BEGIN Dataset excerpts

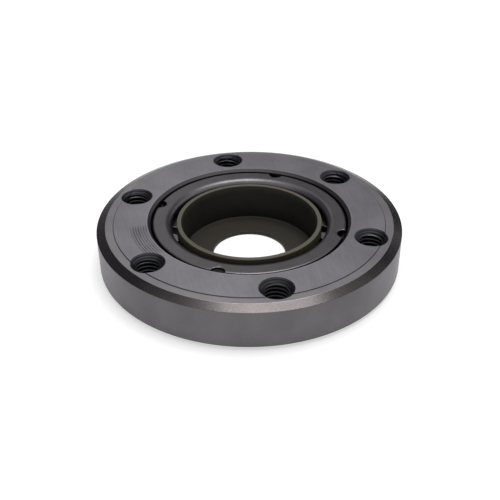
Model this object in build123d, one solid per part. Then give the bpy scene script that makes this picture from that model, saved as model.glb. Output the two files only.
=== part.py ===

END Dataset excerpts
BEGIN Dataset excerpts

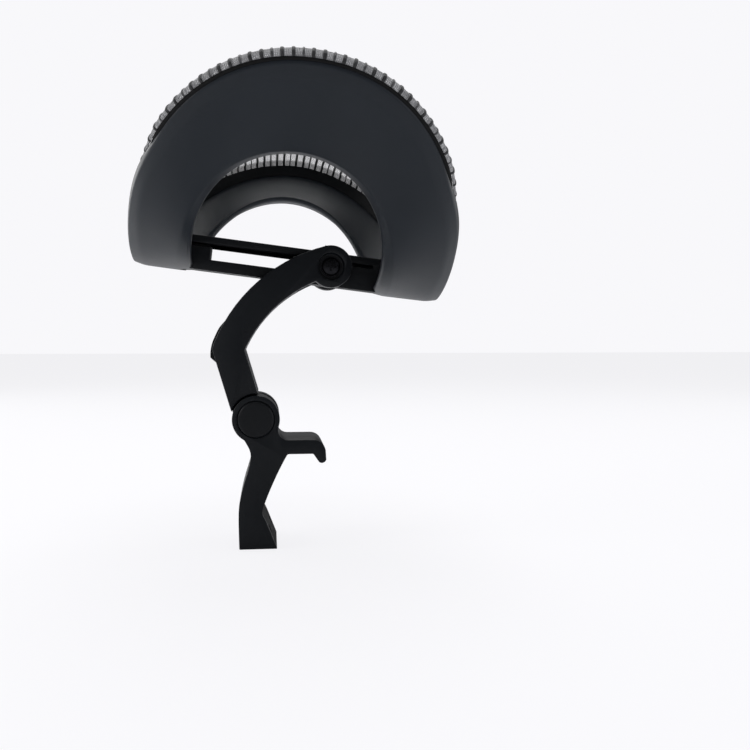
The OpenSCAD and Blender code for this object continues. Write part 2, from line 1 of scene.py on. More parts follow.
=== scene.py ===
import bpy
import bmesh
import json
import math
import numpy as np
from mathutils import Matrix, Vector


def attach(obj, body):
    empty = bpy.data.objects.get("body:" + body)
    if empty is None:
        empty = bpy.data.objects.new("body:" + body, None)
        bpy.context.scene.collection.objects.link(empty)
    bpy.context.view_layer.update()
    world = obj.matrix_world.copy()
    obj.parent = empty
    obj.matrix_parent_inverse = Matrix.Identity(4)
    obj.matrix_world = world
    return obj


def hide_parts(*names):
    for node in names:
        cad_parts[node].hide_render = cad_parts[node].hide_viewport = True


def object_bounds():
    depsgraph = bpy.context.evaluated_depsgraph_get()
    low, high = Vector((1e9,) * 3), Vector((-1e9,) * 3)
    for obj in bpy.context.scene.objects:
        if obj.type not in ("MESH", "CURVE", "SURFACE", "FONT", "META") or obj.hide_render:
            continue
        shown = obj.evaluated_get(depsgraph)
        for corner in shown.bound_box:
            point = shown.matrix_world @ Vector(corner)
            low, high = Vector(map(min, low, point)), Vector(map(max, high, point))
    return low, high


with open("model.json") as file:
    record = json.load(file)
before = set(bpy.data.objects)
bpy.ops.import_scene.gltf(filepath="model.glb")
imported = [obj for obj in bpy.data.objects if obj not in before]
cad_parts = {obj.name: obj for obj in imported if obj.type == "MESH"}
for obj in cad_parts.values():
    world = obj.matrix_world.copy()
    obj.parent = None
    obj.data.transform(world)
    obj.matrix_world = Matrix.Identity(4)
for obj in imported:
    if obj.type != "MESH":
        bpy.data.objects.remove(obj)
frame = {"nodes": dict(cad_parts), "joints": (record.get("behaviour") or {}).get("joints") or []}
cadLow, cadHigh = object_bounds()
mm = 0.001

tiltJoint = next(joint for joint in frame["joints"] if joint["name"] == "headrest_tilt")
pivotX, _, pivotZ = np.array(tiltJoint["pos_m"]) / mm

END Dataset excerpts
BEGIN Dataset excerpts

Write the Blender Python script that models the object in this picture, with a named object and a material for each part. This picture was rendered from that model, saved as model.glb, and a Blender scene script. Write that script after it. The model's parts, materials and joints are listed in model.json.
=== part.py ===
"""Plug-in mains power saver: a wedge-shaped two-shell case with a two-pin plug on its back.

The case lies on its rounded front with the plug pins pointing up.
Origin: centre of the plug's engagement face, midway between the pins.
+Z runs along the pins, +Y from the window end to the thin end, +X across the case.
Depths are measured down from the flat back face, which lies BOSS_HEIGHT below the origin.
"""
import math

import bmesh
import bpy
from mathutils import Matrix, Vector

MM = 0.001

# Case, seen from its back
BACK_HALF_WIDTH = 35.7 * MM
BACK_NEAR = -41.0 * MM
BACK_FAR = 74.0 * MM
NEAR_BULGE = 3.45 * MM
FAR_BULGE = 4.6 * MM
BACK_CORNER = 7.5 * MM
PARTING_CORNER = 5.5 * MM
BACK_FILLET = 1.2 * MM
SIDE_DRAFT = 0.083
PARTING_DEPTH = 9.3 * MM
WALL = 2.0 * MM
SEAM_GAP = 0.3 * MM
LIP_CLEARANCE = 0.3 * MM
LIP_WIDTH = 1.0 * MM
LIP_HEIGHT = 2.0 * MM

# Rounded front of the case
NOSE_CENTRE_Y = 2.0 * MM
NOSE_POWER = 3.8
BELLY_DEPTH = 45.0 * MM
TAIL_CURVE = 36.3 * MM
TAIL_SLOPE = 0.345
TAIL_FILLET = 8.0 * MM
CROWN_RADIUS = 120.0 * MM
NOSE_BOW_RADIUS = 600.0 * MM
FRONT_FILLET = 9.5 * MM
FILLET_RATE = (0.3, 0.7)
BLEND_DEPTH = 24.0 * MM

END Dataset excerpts

Look above for the line containing "The OpenSCAD and". Output from there through the line containing "if empty is", exactly and inclusively.

The OpenSCAD and Blender code for this object continues. Write part 2, from line 1 of scene.py on. More parts follow.
=== scene.py ===
import bpy
import bmesh
import json
import math
import numpy as np
from mathutils import Matrix, Vector


def attach(obj, body):
    empty = bpy.data.objects.get("body:" + body)
    if empty is None:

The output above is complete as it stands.